To Thomas and Mr. P’s surprise, Sam had gone backpacking in Vietnam the summer before. Mr. P is adamant that he will never return to Vietnam; he does not trust what the communist government will do to him. When Sam is in the bathroom, Thomas inspects the house’s décor, surprised that she kept most of the decorations and mementos they had purchased together.
Sam describes her trip to Vietnam; Mr. P is pleased, despite himself, seeing Sam’s pictures of places he had only read about because the war had prevented him from traveling. Thomas and Sam get into an argument when Thomas asks if the man in one of the photographs is the baby’s father. Sam tells him to never come back.
When they leave, Mr. P suddenly tells Thomas to stop and turn off the car’s lights. Thomas does as he says. Mr. P gets out, slashes the tires of Sam’s car, and smashes the windshield. When he gets back in, Thomas calls him crazy. Mr. P says Sam will blame it on the Black people in the neighborhood.
Thomas confronts his father about this. Mr. P tells him everything he has ever done has been because he knows what is right and wrong. He says that Thomas does not know the difference between right and wrong. Thomas asks Mr. P if cheating on his mother was right. Mr. P sighs and says he never loved Thomas’s mother. He respected her, but their marriage was arranged by his father; Mr. P loved another woman.
Mr.

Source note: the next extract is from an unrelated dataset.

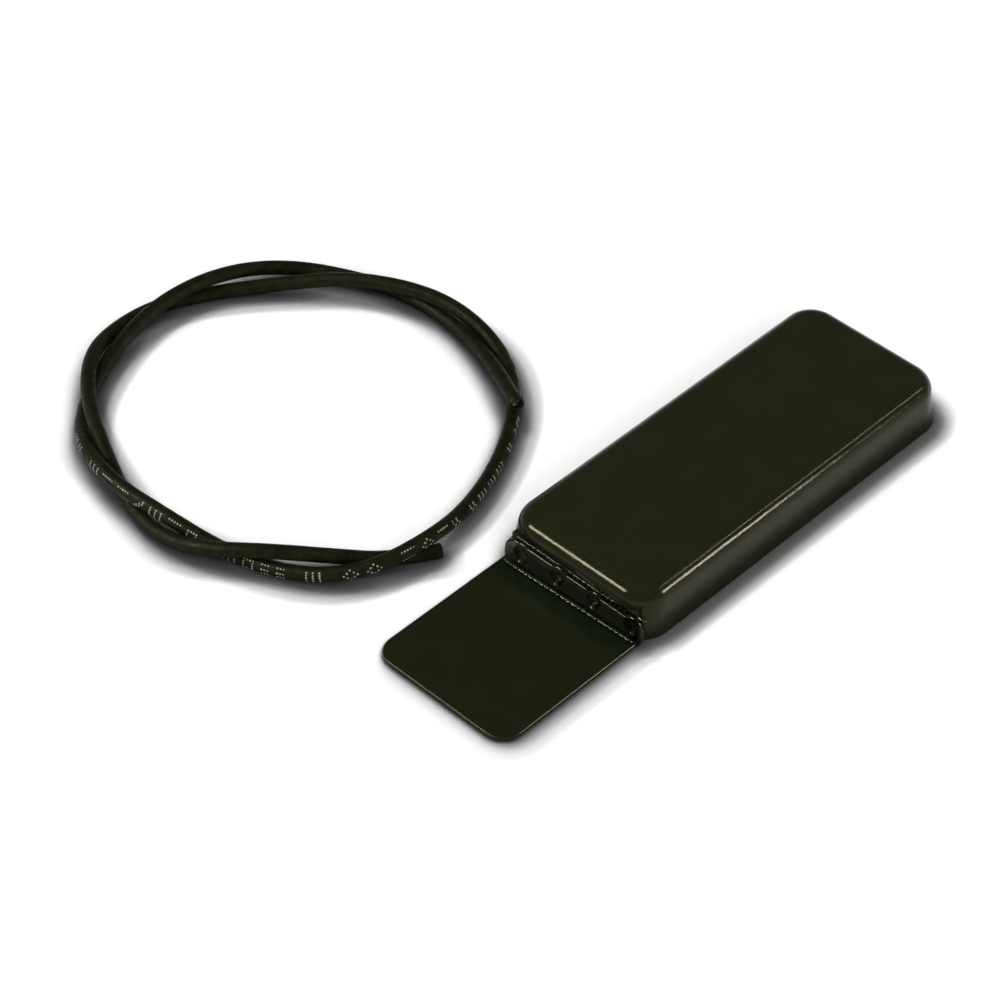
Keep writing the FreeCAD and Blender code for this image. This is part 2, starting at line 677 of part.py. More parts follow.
def make_line_resistors():
    """End-of-line resistors: a waisted body on each pair of leads."""
    bodies = []
    for py in RESISTOR_Y:
        level = BOARD_TOP + RESISTOR_RISE
        middle = V(RESISTOR_X - RESISTOR_HALF, py, level)
        parts = [Part.makeCylinder(RESISTOR_R, 2 * RESISTOR_HALF, middle, V(1, 0, 0))]
        reach = RESISTOR_HALF + CAP_OVERHANG
        for end in (RESISTOR_X - reach, RESISTOR_X + reach - CAP_LENGTH):
            parts.append(Part.makeCylinder(CAP_R, CAP_LENGTH, V(end, py, level), V(1, 0, 0)))
        wire = Part.makeCylinder(LEAD_R + 0.02, 8.0, V(RESISTOR_X - 4.0, py, level), V(1, 0, 0))
        bodies.append(fuse(parts).cut(wire))
    return Part.makeCompound(bodies)


def make_resistor_leads():
    wires = []
    for py in RESISTOR_Y:
        level = BOARD_TOP + RESISTOR_RISE
        bend = RESISTOR_BEND
        reach = RESISTOR_SPAN - bend
        knee = bend * math.sin(math.radians(45))
        edges = []
        foot_left = V(RESISTOR_X - RESISTOR_SPAN, py, BOARD_Z - TAIL)
        rise_left = V(RESISTOR_X - RESISTOR_SPAN, py, level - bend)
        run_left = V(RESISTOR_X - reach, py, level)
        mid_left = V(RESISTOR_X - reach - knee, py, level - bend + knee)
        run_right = V(RESISTOR_X + reach, py, level)
        mid_right = V(RESISTOR_X + reach + knee, py, level - bend + knee)
        rise_right = V(RESISTOR_X + RESISTOR_SPAN, py, level - bend)
        foot_right = V(RESISTOR_X + RESISTOR_SPAN, py, BOARD_Z - TAIL)
        edges.append(Part.LineSegment(foot_left, rise_left).toShape())
        edges.append(Part.Arc(rise_left, mid_left, run_left).toShape())
        edges.append(Part.LineSegment(run_left, run_right).toShape())
        edges.append(Part.Arc(run_right, mid_right, rise_right).toShape())
        edges.append(Part.LineSegment(rise_right, foot_right).toShape())
        ring = Part.Wire([Part.makeCircle(LEAD_R, foot_left, V(0, 0, 1))])
        wires.append(Part.Wire(edges).makePipeShell([ring], True, False))
    return Part.makeCompound(wires)


def make_solder_joints():
    """A small cone of solder under the board round every pin."""
    places = [(px, REED_Y, LEAD_R) for px in lead_ends()]
    places += [(TERMINAL_PIN_X, py, TERMINAL_PIN_R) for py in terminal_places()]
    places += [(px, py, TAMPER_PIN_R) for px, py in tamper_pin_places()]
    places += [(px, py, LEAD_R) for px, py in resistor_pin_places()]
    joints = []
    for px, py, pin_r in places:
        foot = V(px, py, BOARD_Z - SOLDER_RISE)
        cone = Part.makeCone(pin_r + 0.1, pin_r + SOLDER_R, SOLDER_RISE, foot, V(0, 0, 1))
        joints.append(cone.cut(post(px, py, pin_r + 0.02, BOARD_Z - 1, BOARD_Z + 1)))
    return Part.makeCompound(joints)


# --------------------------------------------------------------- cable inlet
def make_cable_grommet():
    side = (-GROMMET_HALF_Y, GROMMET_HALF_Y)
    height = (TRAY_FLOOR + 0.02, GROMMET_TOP)
    inner = slab((GROMMET_X[0], GLAND_WALL_X[0] - 0.03), side, height, 0.2)
    web_y = (-WEB_HALF_Y, WEB_HALF_Y)
    web = box(GLAND_WALL_X, web_y, (INLET_Z - 1.85, GROMMET_TOP))
    web = web.fuse(box((GLAND_WALL_X[0] - 0.1, GLAND_WALL_X[1] + 0.1), web_y,
                       (INLET_Z - 1.8, GROMMET_TOP - 0.1)))
    outer = slab((GLAND_WALL_X[1] + 0.03, GROMMET_X[1]), side, height, 0.2)
    body = fuse([inner, web, outer])
    bore = Part.makeCylinder(INLET_R, 6.0, V(46.0, 0, INLET_Z), V(1, 0, 0))
    return body.cut(bore)


def make_cable_clamp():
    x = (CLAMP_X - CLAMP_HALF[0], CLAMP_X + CLAMP_HALF[0])
    bar = slab(x, (-CLAMP_HALF[1], CLAMP_HALF[1]), CLAMP_Z, 1.2)
    return cut(bar, [post(px, py, CLAMP_HOLE_R, CLAMP_Z[0] - 0.1, CLAMP_Z[1] + 0.1)
                     for px, py in clamp_screw_places()])


def make_clamp_screws():
    return Part.makeCompound([
        pan_screw(px, py, CLAMP_Z[1], 1.7, 1.1, SCREW_SHANK_R, 4.4)
        for px, py in clamp_screw_places()])


# --------------------------------------------------------------- loose cable
def tangent_arc_path(points):
    """Straight runs joined by the largest tangent arcs that the runs allow."""
    corners = [V(*point) for point in points]
    edges = []
    radii = []
    length = 0.0
    start = corners[0]
    for before, corner, after in zip(corners, corners[1:], corners[2:]):
        inward = (corner - before).normalize()
        outward = (after - corner).normalize()
        turn = inward.getAngle(outward)
        reach = 0.45 * min((corner - before).Length, (after - corner).Length)
        radius = reach / math.tan(turn / 2)
        radii.append(radius)
        arc_start = corner - inward * reach
        arc_end = corner + outward * reach
        toward_centre = (outward - inward).normalize()
        depth = radius / math.cos(turn / 2) - radius
        arc_middle = corner + toward_centre * depth
        edges.append(Part.LineSegment(start, arc_start).toShape())
        edges.append(Part.Arc(arc_start, arc_middle, arc_end).toShape())
        length += (arc_start - start).Length + radius * turn
        start = arc_end
    edges.append(Part.LineSegment(start, corners[-1]).toShape())
    length += (corners[-1] - start).Length
    return Part.Wire(edges), radii, length


def make_signal_cable():
    path, radii, length = tangent_arc_path(CABLE_ROUTE)
    first = V(*CABLE_ROUTE[0])
    heading = V(*CABLE_ROUTE[1]) - first
    ring = Part.Wire([Part.makeCircle(CABLE_R, first, heading)])
    tube = path.makePipeShell([ring], True, False)
    expected = math.pi * CABLE_R ** 2 * length
    print("cable radii", [round(radius, 1) for radius in radii])
    print("cable length %.1f, volume %.1f, section x length %.1f"
          % (length, tube.Volume, expected))
    return tube


# -------------------------------------------------------------------- output
NODES = {
    "cover": make_cover,
    "base_tray": make_tray,
    "mounting_pads": make_mounting_pads,
    "bracket": make_bracket,
    "bracket_adhesive": make_bracket_adhesive,
    "fold_bead": make_fold_bead,
    "circuit_board": make_circuit_board,
    "board_screws": make_board_screws,
    "reed_glass": make_reed_glass,
    "reed_leads": make_reed_leads,
    "reed_blade_fixed": make_reed_blade_fixed,
    "reed_blade_moving": make_reed_blade_moving,
    "terminal_strip": make_terminal_strip,
    "terminal_plates": make_terminal_plates,
    "terminal_washers": make_terminal_washers,
    "terminal_screws": make_terminal_screws,
    "tamper_body": make_tamper_body,
    "tamper_plunger": make_tamper_plunger,
    "tamper_spring": make_tamper_spring,
    "tamper_pins": make_tamper_pins,
    "line_resistors": make_line_resistors,
    "resistor_leads": make_resistor_leads,
    "solder_joints": make_solder_joints,
    "cable_grommet": make_cable_grommet,
    "cable_clamp": make_cable_clamp,
    "clamp_screws": make_clamp_screws,
    "signal_cable": make_signal_cable,
}

os.makedirs("parts", exist_ok=True)
for node, maker in NODES.items():
    shape = maker()
    size = shape.BoundBox
    print("%-18s valid %s solids %d volume %.2f  x %.2f..%.2f y %.2f..%.2f z %.2f..%.2f" % (
        node, shape.isValid(), len(shape.Solids), shape.Volume,
        size.XMin, size.XMax, size.YMin, size.YMax, size.ZMin, size.ZMax))
    shape.exportStep("parts/%s.step" % node)
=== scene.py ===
"""Looks of the wired surface door contact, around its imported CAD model.

Metres, in the model's own frame: +X runs from the bracket to the cable inlet
and +Z is up. The cable lies loose beside the contact.
"""
import json
import math
import random

import bmesh
import bpy
from mathutils import Matrix, Vector
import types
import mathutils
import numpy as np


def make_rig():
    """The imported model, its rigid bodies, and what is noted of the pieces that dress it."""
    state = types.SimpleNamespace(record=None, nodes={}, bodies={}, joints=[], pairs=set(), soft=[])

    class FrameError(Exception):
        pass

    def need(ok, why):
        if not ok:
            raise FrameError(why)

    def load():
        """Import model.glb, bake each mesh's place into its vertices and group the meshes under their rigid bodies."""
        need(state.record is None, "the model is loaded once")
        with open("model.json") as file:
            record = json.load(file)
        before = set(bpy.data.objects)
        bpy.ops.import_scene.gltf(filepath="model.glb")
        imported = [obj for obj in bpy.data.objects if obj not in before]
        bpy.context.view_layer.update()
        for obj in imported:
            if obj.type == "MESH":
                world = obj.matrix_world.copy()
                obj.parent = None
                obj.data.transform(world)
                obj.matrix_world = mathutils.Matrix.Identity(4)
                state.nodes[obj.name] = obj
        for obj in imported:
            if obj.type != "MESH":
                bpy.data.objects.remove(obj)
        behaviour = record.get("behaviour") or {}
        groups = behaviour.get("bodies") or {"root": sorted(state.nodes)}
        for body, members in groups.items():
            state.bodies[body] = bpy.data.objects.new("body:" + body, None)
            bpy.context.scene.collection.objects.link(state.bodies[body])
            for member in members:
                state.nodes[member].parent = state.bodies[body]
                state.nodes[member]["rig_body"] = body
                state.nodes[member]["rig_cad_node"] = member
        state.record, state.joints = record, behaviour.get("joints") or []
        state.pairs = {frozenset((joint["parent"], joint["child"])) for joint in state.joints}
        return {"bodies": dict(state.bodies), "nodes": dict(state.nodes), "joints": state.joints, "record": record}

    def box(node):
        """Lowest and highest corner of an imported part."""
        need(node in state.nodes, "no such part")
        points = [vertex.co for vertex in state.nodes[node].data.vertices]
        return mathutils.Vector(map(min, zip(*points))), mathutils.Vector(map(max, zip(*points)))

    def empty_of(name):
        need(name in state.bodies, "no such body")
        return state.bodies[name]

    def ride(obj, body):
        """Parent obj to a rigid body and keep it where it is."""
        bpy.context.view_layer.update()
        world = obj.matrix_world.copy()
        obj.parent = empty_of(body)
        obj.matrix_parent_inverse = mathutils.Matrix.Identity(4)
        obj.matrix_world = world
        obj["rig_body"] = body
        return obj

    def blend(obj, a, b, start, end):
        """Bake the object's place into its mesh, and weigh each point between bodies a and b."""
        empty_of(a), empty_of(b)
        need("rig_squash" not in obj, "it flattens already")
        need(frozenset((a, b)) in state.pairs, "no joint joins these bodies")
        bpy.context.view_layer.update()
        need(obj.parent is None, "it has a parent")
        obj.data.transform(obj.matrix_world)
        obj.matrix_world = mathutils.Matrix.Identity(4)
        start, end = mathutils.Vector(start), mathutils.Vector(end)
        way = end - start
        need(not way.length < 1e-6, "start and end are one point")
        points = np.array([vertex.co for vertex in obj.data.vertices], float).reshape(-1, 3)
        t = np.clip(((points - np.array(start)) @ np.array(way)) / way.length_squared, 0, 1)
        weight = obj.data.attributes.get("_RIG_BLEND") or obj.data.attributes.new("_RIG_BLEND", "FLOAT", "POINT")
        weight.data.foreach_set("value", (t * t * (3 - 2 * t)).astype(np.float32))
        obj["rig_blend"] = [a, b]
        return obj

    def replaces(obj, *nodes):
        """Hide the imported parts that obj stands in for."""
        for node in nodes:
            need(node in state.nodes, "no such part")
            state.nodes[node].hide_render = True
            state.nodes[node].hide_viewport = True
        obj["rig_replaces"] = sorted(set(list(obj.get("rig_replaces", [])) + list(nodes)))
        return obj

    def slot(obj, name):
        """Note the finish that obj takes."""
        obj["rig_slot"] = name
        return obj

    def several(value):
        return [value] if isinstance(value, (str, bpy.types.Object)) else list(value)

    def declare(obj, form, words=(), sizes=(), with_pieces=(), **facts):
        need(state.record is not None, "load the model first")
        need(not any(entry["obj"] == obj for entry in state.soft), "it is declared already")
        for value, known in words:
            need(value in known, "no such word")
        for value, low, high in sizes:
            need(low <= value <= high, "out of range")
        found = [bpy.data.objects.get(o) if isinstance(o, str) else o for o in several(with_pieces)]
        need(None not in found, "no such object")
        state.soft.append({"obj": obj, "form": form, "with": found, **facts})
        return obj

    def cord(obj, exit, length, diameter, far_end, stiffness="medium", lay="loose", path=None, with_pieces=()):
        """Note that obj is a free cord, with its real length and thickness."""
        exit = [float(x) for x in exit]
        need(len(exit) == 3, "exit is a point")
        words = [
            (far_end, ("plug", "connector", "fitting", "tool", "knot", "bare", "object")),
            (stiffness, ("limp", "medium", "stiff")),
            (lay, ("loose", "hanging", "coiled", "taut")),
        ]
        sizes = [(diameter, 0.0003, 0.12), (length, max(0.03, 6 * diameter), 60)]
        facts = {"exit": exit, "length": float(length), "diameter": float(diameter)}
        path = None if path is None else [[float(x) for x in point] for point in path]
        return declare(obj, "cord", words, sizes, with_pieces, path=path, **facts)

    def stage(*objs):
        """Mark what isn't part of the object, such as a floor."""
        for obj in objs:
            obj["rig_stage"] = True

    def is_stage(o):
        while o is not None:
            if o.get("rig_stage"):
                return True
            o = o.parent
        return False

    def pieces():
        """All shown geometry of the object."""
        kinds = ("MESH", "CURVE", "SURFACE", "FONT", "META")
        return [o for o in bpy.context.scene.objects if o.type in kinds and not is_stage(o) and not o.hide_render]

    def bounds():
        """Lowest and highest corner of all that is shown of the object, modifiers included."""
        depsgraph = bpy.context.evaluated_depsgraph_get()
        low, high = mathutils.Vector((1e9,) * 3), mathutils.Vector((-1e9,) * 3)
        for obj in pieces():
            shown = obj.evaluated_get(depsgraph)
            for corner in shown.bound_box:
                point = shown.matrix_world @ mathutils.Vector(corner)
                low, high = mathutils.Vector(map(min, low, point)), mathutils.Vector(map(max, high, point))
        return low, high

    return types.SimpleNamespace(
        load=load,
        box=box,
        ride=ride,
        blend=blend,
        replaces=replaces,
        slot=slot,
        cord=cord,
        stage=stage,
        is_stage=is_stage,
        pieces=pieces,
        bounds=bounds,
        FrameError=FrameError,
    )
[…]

P pulled a muscle in his neck while vandalizing Sam’s car. Thomas helps him into bed and massages his neck with eucalyptus oil. When Mr. P falls asleep, Thomas hangs up his shirt and sees his mother’s wig, which he felt compelled to keep after her death.
Mr. P’s car is found the next day. He goes to retrieve it with Mimi while Thomas is asleep between shifts. Thomas tells Mimi that his father is going to cheat on her. She replies, “Tell me something […] Aren’t there times when you’d rather be someone else besides you?’” (124).

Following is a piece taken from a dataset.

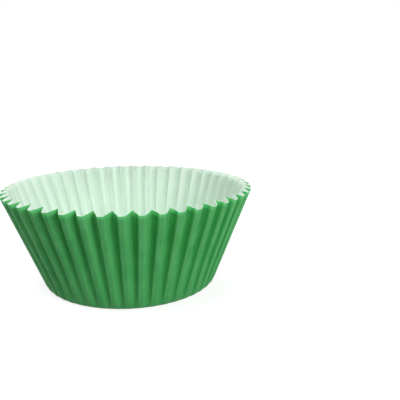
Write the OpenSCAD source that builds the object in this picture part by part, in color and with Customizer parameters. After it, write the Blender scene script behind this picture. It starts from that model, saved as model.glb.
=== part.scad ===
// Cupcake liner: one disc of greaseproof paper, pressed into a flat base and a
// fluted wall that leans out to a scalloped rim. It stands on its base, centred
// on the Z axis, and its first groove faces -Y.

/* [Cup] */
// Width of the base, across the fold that turns it up into the wall
base_d = 50; // [42:0.5:60]
// Width of the mouth, across the tops of the ridges
mouth_d = 72.5; // [66:0.5:84]
// Length of the wall from the fold to the rim, along its slope
wall_len = 30.5; // [24:0.5:36]
// How far the rounding of the fold reaches to either side of it
fold_reach = 1.8; // [1:0.1:3]

/* [Flutes] */
// Number of flutes around the wall
flutes = 47; // [36:1:54]
// Depth of a flute at the rim, from ridge to groove
flute_depth = 2.4; // [1.6:0.1:2.8]
// Share of a flute's width that the crisp side of its groove takes
crisp_side = 0.39; // [0.3:0.01:0.45]
// How full that side stands at its edge with the ridge, where 1 is flat
crisp_power = 0.8; // [0.7:0.05:1]
// Share that the groove's rounded side takes
round_side = 0.35; // [0.3:0.01:0.45]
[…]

Thomas is awoken by Sam pounding on his door at seven in the morning two days later. She confronts him about her car. Timidly, he offers her a wad of money he had withdrawn, intending to bring it to her. Thomas is transfixed by her pregnant belly. Kneeling in front of her, he says that he can be the baby’s father. She asks if he knows what he is saying or doing; he does not. They hear Mr. P creep to his door to eavesdrop. The three wait for what is to come.

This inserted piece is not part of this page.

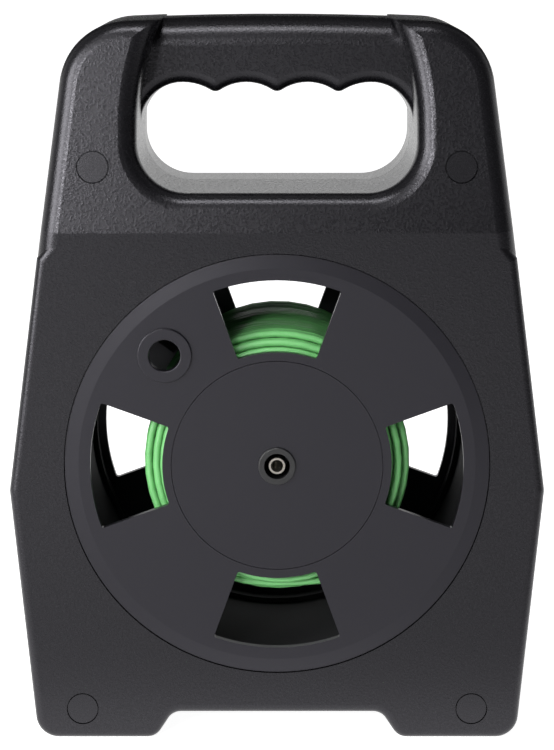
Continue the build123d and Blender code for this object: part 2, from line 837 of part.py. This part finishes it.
with BuildPart() as plug_pin:
    with BuildSketch(plug_plane(boot_length + plug_length)):
        Circle(pin_radius)
    extrude(amount=shroud_length - pin_setback)
    fillet(plug_pin.faces().sort_by(Axis.Y)[-1].edges(), pin_radius / 2)
plug_pin.part.label = "plug_pin"
export_step(plug_pin.part, "parts/plug_pin.step")

with BuildPart() as plug_cage:
    with BuildSketch(plug_plane(boot_length + plug_length + cage_start)):
        Circle(cage_radius)
        Circle(pin_radius, mode=Mode.SUBTRACT)
    extrude(amount=cage_length)
plug_cage.part.label = "plug_cage"
export_step(plug_cage.part, "parts/plug_cage.step")
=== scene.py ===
# %% [markdown]
# # A hand-carried reel for a long test lead
# This lesson dresses a reel: two charcoal half shells with a handle, a drum that
# turns inside them, and some fifty metres of thin green lead wound on the drum. The
# hard parts come ready from the frame, with their places and joints. What is made
# here is the lead itself, the finishes, the light and the camera. Lengths are in
# metres; the reel stands on z = 0, with +x to its right, +y to its back and +z up.

# %% Load the frame
import math
import random

import bpy
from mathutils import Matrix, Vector


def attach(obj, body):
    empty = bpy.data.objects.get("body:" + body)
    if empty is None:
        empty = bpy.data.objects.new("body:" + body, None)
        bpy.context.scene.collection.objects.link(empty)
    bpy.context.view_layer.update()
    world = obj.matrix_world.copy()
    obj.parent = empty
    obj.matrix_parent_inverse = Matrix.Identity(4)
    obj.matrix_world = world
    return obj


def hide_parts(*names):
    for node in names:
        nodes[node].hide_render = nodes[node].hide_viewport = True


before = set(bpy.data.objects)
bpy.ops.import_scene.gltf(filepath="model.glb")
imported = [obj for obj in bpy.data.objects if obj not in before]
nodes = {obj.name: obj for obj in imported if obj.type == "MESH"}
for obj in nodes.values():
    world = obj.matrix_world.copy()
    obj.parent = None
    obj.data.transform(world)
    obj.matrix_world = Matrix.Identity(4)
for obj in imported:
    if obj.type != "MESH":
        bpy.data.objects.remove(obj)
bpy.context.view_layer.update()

# %% [markdown]
# ## The camera
# The reel is looked at from the front and a little from above, from nearly a metre
# away with a long lens, so its sides stay almost parallel. The lens is fitted to the
# picture's height, because the picture is taller than it is wide.

# %% Camera
LENS_MM = 134.4
CAMERA_PLACE = (0, -0.9389, 0.2630)
CAMERA_TILT = math.radians(81)      # 90 would look level
SIGHT = 200                         # how far the camera sees, past the floor's far edge

eye = bpy.data.cameras.new("eye")
eye.sensor_fit = "VERTICAL"
eye.sensor_height = 36
eye.lens = LENS_MM
eye.clip_end = SIGHT
camera = bpy.data.objects.new("eye", eye)
camera.location = CAMERA_PLACE
camera.rotation_euler = (CAMERA_TILT, 0, 0)
bpy.context.collection.objects.link(camera)
bpy.context.scene.camera = camera
print("camera at", CAMERA_PLACE)

# %% [markdown]
# ## The wound lead
# The real winding is one lead, fed on by hand while the drum turns, so it is one
# curve and not a stack of rings. It starts at the solder tag of the socket, runs back
# inside the hub, comes out through the hub's wall and goes round in layers, each laid
# back over the last, until its outer end leaves for the plug. A NURBS curve of order
# 3 stays inside its control points, so the points of a turn stand a little outside
# the turn that they make.

# %% Sizes of the winding
LEAD = 0.0026                       # diameter of the lead
AXIS_Z = 0.0915                     # height of the drum's axis
FIRST_TURN = 0.0213                 # radius of the first layer's turns
LAYERS = 9
ROW_END = 0.0395                    # how far a layer reaches to the front and the back
SNUG_PITCH = 0.00264                # from turn to turn in the layers underneath
LOOSE_PITCH = 0.0033                # of the last layer, which is laid with small gaps
POINTS_PER_TURN = 14
OUTWARD = 1 / math.cos(math.pi / POINTS_PER_TURN)   # from a turn to its control points
RISE_POINTS = POINTS_PER_TURN / 4   # a layer climbs onto the last one over a quarter turn
FIRST_ANGLE = 306.0                 # where the lead comes out of the hub
FIRST_Y = 0.0338
print(LAYERS, "layers of lead,", round(LEAD * 1000, 1), "mm thick")


def on_drum(radius, degrees, y):
    """A point at a radius and an angle on the drum, counted from +x towards +z."""
    a = math.radians(degrees)
    return Vector((radius * math.cos(a), y, AXIS_Z + radius * math.sin(a)))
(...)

In “Someone Else Besides You,” Nguyen explores different aspects of masculinity through the Intergenerational Conflict between Thomas and his father. Mr. P is a veteran of the South Vietnamese army and was a paratrooper during the war years. Mr. P is more like Carver from “The Americans” than most of the fathers in The Refugees: He is a stereotypically masculine man who values action above all else. Thomas describes him as a short man, but “People noticed only that he was a broad-chested man with muscular forearms that were still as thick as they were when I hung from them as a kid.” (109). Mr. P uses his bulky physique to his advantage, intimidating others with his intense stare, which “Sam remembered from their first meeting, when she found she couldn’t look away from him, as if she were a wild animal transfixed by the gaze of a wilder one” (109). He is also unafraid of resorting to violence to prove a point, such as when he attacked a bully’s father to defend Thomas or when he vandalizes Sam’s car. While Mr. P’s morals seem dubious given the vandalism and his cheating, his decisions were made per his principles. Knowing these principles and acting on them, according to Mr. P, is akin to knowing right and wrong.
Thomas, in contrast, is afflicted by one central problem: indecisiveness. Because he does not act, Mr. P claims Thomas cannot know right from wrong. Thomas’s inability to act not only diminishes himself in his father’s eyes but also costs him his relationship with his wife. Part of this is likely due to his father’s overbearing nature. While many of the other parents in The Refugees use their past experiences in the Vietnam War to try to educate their children through example, Mr. P raised Thomas with the harshness of military drilling: He would wake Thomas and his siblings early to perform calisthenics, practice marksmanship, and run until they vomit which, according to Thomas, was "proof that my father was succeeding in his goal of making us into men” (112). Mr. P essentially attempted to enforce his values on Thomas, which Thomas passively resisted to such an extent that he has no real sense of identity.
When Thomas warns Mimi, his father’s mistress-turned-girlfriend, that Mr. P will likely cheat on her, she asks him the titular question, “Aren’t there times when you’d rather be someone else besides you?” (124). This could mean that she is well aware that Mr. P will cheat; she was his mistress, after all. However, her grimace implies that this is intended as a rebuke. It is also a call back to when Sam brought up the idea of having children: “‘I want a child, Thomas.’ Sam tucked a long strand of hair behind her ear, almost shyly. ‘And I want to have it with you’” (111). Because he was unwilling to commit, afraid he would turn out like his father, Sam leaves Thomas and has a child with someone else besides him. Too late, Thomas attempts to reclaim some sense of identity by offering to be the child’s father at the end of the story. However, because he has no idea what he is doing, he is left in a morally ambiguous state. The story ends without closure; Sam neither accepts nor denies his offer.